Virus-hit Europe must 'go further, act stronger' to boost economy: France

Mariëtte Le Roux, Agence France-Presse

Posted at Apr 02 2020 08:47 PM


PARIS - France's finance minister urged European nations on Thursday to "go further and act stronger" to help each other's economies recover from the ravages of the coronavirus crisis.

Europe should deploy all existing crisis instruments, Bruno Le Maire said, reiterating his country's call for a common fund to help the hardest-hit nations.

He said a lack of solidarity now could threaten the European Union's very survival.

"In this crisis... either Europe stays true to its political roots and it will thrive, or Europe gives in to panic and national selfishness and it will disappear," Le Maire said in a press conference broadcast via Twitter.

These roots are solidarity, security and human dignity, he said.

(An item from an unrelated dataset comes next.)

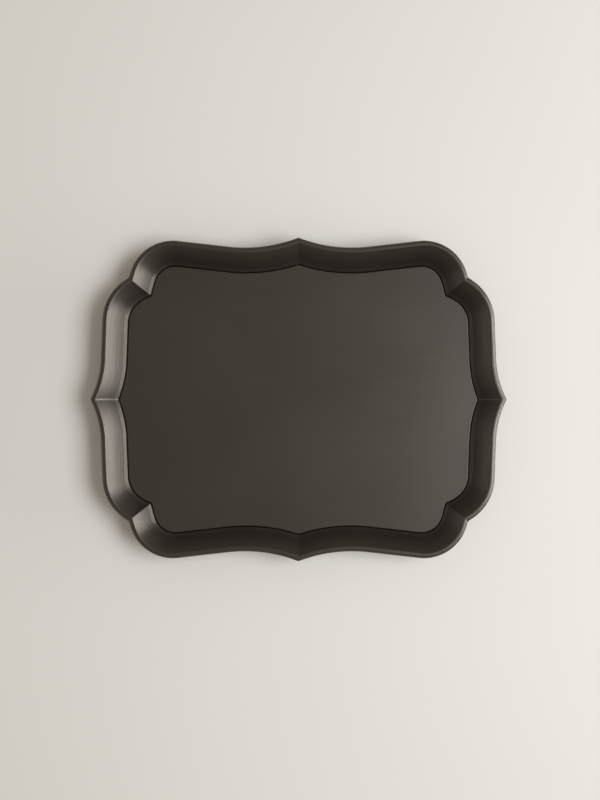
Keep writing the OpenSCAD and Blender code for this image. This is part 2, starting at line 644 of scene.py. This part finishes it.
@dataclass
class RailSection:
    """Cross-section of a rail: inset from the outline against height, in millimetres."""

    height: float = 32.0
    base_z: float = 1.5
    ledge_z: float = 4.5
    rim_radius: float = 3.8
    crest_inset: float = 3.79
    rim_start_angle: float = 232.0
    rim_steps: int = 22
    base_inset: float = 12.5
    wall_foot: float = 24.0
    ledge_end: float = 37.0
    under_rim: tuple[float, float, float] = (3.0, 24.1, 0.4)
    wall: Sequence[tuple[float, float, float]] = (
        (5.6, 32.0, 3.6),
        (8.5, 28.8, 40.0),
        (11.5, 25.3, 60.0),
        (14.5, 21.55, 60.0),
        (17.5, 17.5, 60.0),
        (20.5, 13.2, 0.2),
        (20.75, 12.4, 0.1),
        (21.6, 11.4, 0.15),
        (22.55, 10.1, 0.1),
        (23.5, 9.0, 0.15),
        (24.2, 7.9, 0.25),
    )
    corner_steps: int = 6
    # how near a rounding a guard point stands, on faces over what length, and the steps between
    guard: float = 0.2
    guard_from: float = 1.2
    face_step: float = 2.2
    # how the notch's outer rounding fades inwards; fade_top is an inset and a height over the base
    ledge_band: float = 3.2
    ledge_fade: float = 6.0
    fade_top: Point2 = (2.6, 26.9)
    rim_from_z: float = 24.8
    rim_fade: float = 3.95
    fade_power: float = 1.5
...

"There is one single political question: Shall we stand together or not? Shall we stand together as a unified continent to face the long-term and dramatic consequences of the economic crisis or shall we give to the world the sad image of a continent divided?"

Le Maire said Europe's economic recovery from the unprecedented health crisis that has halted planes and trains, shuttered factories and pushed hospitals to the brink, "will be long, drawn out, difficult and costly".

"The EU now needs to go further and act stronger to support our economies," he said.

Possible steps included activating the European Stability Mechanism, which provides loans to countries in difficulty, "with light conditionalities and without any stigma."

LEGITIMATE PROTECTION

Le Maire also proposed activating 200 billion euros ($219 billion) worth of financing from the European Investment Bank, and a 100 billion euro "unemployment reinsurance scheme" so countries can help people facing temporary layoffs.

But the EU should also reflect on long-term instruments to quickly restart the economy after the crisis, he said.

France's is pushing for a joint fund to help EU countries kickstart their economic recovery and bolster healthcare capacities over a five- to ten-year period.

Such a fund, operated by the European Commission, would issue bonds with the joint guarantee of all EU member states, Le Maire said.

He declined to specify any targeted amount for the fund, but said it could be financed through a special "solidarity tax" or national reimbursements.

"Europe needs solidarity. Solidarity means common financial means... Solidarity means to be able to pool our resources to cope with the aftermath of the crisis," he said.

The pandemic had also underlined the need for Europe's economic sovereignty, he said, to reduce its dependence on other countries for strategic goods and services.

"This pandemic is a unique occasion to reflect collectively on how to reorganize value chains and how to relocate some key activities. It is a unique occasion to reflect on the necessary investments for the health sector and how to better protect our borders."

"We should not be scared of the word protection," he added. "Protection is not the same as protectionism. Protection is a legitimate defense of our most strategic economic assets."

Le Maire also said it was time for a new European industrial policy.

"With this crisis the European Union has a historical opportunity to become an economic and political superpower between the United States and China. The EU should seize this opportunity and seize it right now."

But Europe also has a responsibility to help prevent tragedy in developing countries yet to feel the brunt of the outbreak, especially in Africa.

France would support the creation of special fund of about $500 billion, Le Maire said, as well as a moratorium on debt for the poorest countries.